• [Problem requirements]:
Copy these lines exactly and nothing else: from the line holding "belly to the lip" to the line holding "for node in", both lines included.
###
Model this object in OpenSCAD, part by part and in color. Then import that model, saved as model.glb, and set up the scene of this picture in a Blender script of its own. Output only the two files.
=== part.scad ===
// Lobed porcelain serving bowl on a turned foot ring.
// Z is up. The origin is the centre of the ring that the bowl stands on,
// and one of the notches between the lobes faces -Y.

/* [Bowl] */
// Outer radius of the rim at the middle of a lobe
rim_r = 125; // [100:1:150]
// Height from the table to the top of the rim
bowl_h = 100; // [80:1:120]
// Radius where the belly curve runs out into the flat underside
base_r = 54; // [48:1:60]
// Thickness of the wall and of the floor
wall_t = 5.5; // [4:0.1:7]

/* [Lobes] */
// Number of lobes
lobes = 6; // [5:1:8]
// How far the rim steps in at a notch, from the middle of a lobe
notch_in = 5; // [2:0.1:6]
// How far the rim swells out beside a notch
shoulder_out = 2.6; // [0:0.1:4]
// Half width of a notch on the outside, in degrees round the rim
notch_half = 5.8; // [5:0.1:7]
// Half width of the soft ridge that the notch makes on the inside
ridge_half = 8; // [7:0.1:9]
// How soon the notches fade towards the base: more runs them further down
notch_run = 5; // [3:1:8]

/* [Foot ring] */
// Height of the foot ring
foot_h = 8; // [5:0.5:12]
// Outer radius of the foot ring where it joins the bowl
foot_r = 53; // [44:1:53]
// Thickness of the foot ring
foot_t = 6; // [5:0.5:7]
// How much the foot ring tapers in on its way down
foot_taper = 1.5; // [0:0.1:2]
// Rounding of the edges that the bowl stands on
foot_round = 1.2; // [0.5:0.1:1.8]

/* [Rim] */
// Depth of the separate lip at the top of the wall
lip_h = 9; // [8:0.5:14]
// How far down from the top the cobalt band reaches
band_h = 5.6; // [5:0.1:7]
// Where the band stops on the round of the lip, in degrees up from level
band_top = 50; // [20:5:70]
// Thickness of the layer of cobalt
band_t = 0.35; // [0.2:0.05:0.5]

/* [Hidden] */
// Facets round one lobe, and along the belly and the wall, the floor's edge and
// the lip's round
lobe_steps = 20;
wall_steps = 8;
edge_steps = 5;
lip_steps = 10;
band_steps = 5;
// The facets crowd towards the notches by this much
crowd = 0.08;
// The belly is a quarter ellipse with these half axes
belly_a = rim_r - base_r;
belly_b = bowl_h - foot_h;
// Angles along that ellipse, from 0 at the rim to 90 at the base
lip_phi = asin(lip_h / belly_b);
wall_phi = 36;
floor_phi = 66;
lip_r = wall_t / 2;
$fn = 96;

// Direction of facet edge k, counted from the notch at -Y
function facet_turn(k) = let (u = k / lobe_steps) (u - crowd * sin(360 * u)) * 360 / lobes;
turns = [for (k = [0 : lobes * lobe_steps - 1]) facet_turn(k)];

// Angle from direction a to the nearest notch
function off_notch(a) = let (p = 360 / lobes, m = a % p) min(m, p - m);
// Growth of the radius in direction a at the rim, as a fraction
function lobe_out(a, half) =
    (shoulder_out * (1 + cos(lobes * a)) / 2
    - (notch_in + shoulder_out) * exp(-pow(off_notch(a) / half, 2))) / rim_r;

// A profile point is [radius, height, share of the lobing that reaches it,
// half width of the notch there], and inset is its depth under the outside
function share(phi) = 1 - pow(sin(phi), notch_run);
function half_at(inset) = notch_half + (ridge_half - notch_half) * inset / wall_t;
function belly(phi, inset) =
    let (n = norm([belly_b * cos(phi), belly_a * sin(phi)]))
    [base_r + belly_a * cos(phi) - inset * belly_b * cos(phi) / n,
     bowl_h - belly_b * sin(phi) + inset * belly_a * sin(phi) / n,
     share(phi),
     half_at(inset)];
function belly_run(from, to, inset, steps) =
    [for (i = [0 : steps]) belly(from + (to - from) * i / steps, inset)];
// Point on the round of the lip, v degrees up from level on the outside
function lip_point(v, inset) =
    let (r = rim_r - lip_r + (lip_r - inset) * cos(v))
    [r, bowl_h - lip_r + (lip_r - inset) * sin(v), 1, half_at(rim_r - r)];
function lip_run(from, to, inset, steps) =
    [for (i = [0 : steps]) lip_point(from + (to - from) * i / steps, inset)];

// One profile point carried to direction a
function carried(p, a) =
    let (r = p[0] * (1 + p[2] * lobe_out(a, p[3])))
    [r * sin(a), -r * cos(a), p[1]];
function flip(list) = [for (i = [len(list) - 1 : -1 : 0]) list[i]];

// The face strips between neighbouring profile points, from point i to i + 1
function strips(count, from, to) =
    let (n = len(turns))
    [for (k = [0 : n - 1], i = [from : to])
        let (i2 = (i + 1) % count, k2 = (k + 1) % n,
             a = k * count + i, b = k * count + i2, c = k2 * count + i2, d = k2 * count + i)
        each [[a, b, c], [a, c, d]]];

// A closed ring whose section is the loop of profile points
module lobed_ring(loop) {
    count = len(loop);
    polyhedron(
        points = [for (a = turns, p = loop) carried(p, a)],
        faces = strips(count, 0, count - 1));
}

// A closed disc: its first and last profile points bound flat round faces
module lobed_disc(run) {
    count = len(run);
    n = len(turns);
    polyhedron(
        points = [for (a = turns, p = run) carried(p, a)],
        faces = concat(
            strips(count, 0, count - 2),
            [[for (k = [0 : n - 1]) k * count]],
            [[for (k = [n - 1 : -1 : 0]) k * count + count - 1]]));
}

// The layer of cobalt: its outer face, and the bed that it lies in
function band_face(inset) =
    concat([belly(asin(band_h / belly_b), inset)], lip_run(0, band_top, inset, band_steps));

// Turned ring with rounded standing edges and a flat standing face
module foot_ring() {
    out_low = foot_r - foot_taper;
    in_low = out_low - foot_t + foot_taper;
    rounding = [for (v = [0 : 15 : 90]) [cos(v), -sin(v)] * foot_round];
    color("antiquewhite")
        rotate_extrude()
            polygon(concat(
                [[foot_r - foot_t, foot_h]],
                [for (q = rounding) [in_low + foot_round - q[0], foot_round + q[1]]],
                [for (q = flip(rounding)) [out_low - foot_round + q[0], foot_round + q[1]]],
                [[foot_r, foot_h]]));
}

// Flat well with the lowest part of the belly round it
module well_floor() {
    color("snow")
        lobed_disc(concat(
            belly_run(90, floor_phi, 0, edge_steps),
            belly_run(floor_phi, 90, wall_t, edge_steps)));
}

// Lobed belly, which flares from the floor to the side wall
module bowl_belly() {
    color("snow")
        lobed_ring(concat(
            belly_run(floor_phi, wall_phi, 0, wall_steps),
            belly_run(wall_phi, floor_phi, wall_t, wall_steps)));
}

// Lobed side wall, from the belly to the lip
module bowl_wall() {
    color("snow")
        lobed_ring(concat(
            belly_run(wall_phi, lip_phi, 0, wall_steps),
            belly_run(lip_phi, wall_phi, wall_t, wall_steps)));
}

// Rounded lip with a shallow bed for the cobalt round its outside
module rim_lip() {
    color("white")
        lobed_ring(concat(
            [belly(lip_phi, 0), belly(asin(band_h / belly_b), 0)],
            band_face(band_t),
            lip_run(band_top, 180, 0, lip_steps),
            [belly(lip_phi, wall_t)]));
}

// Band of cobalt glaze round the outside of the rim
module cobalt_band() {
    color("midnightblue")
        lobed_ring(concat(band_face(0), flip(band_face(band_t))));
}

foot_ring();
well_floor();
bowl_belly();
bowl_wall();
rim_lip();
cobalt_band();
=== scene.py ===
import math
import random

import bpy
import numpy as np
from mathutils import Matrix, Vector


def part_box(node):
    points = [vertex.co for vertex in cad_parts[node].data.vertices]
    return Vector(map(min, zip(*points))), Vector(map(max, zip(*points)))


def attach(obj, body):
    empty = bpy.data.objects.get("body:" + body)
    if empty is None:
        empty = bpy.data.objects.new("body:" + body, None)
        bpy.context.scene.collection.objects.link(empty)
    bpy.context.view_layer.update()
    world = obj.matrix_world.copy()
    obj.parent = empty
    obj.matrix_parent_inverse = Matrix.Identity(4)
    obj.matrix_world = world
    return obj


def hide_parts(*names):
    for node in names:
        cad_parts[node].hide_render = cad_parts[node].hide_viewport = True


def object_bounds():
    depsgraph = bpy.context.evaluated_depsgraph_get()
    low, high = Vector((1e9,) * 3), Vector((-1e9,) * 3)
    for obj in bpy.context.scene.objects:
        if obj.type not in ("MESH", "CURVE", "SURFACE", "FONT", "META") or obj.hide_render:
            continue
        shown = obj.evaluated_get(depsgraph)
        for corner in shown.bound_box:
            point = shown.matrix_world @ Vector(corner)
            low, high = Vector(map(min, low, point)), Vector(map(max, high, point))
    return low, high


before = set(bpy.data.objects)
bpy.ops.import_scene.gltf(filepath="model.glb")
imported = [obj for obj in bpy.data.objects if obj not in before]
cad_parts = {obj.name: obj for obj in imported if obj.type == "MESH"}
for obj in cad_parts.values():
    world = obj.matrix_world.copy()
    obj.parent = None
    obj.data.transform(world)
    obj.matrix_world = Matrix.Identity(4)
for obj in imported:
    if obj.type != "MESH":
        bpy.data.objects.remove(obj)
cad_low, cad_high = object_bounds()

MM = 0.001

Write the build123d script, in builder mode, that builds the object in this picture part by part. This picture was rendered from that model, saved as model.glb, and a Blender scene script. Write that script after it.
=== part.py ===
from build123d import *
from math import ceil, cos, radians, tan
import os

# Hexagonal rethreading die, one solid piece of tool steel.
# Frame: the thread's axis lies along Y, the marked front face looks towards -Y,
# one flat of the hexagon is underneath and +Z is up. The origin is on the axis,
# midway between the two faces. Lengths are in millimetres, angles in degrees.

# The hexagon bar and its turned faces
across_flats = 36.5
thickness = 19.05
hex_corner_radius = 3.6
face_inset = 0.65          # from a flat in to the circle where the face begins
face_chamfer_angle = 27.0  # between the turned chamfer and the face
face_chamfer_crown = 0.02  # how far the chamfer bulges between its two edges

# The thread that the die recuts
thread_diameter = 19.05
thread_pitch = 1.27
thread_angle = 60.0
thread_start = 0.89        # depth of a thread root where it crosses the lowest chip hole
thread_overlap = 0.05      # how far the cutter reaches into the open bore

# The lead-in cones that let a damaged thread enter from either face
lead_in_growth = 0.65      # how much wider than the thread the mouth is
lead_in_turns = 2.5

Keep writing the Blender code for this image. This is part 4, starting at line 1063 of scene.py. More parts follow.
###
• [Solved exercise]:
// Lobed side wall, from the belly to the lip
module bowl_wall() {
    color("snow")
        lobed_ring(concat(
            belly_run(wall_phi, lip_phi, 0, wall_steps),
            belly_run(lip_phi, wall_phi, wall_t, wall_steps)));
}

// Rounded lip with a shallow bed for the cobalt round its outside
module rim_lip() {
    color("white")
        lobed_ring(concat(
            [belly(lip_phi, 0), belly(asin(band_h / belly_b), 0)],
            band_face(band_t),
            lip_run(band_top, 180, 0, lip_steps),
            [belly(lip_phi, wall_t)]));
}

// Band of cobalt glaze round the outside of the rim
module cobalt_band() {
    color("midnightblue")
        lobed_ring(concat(band_face(0), flip(band_face(band_t))));
}

foot_ring();
well_floor();
bowl_belly();
bowl_wall();
rim_lip();
cobalt_band();
=== scene.py ===
import math
import random

import bpy
import numpy as np
from mathutils import Matrix, Vector


def part_box(node):
    points = [vertex.co for vertex in cad_parts[node].data.vertices]
    return Vector(map(min, zip(*points))), Vector(map(max, zip(*points)))


def attach(obj, body):
    empty = bpy.data.objects.get("body:" + body)
    if empty is None:
        empty = bpy.data.objects.new("body:" + body, None)
        bpy.context.scene.collection.objects.link(empty)
    bpy.context.view_layer.update()
    world = obj.matrix_world.copy()
    obj.parent = empty
    obj.matrix_parent_inverse = Matrix.Identity(4)
    obj.matrix_world = world
    return obj


def hide_parts(*names):
    for node in names:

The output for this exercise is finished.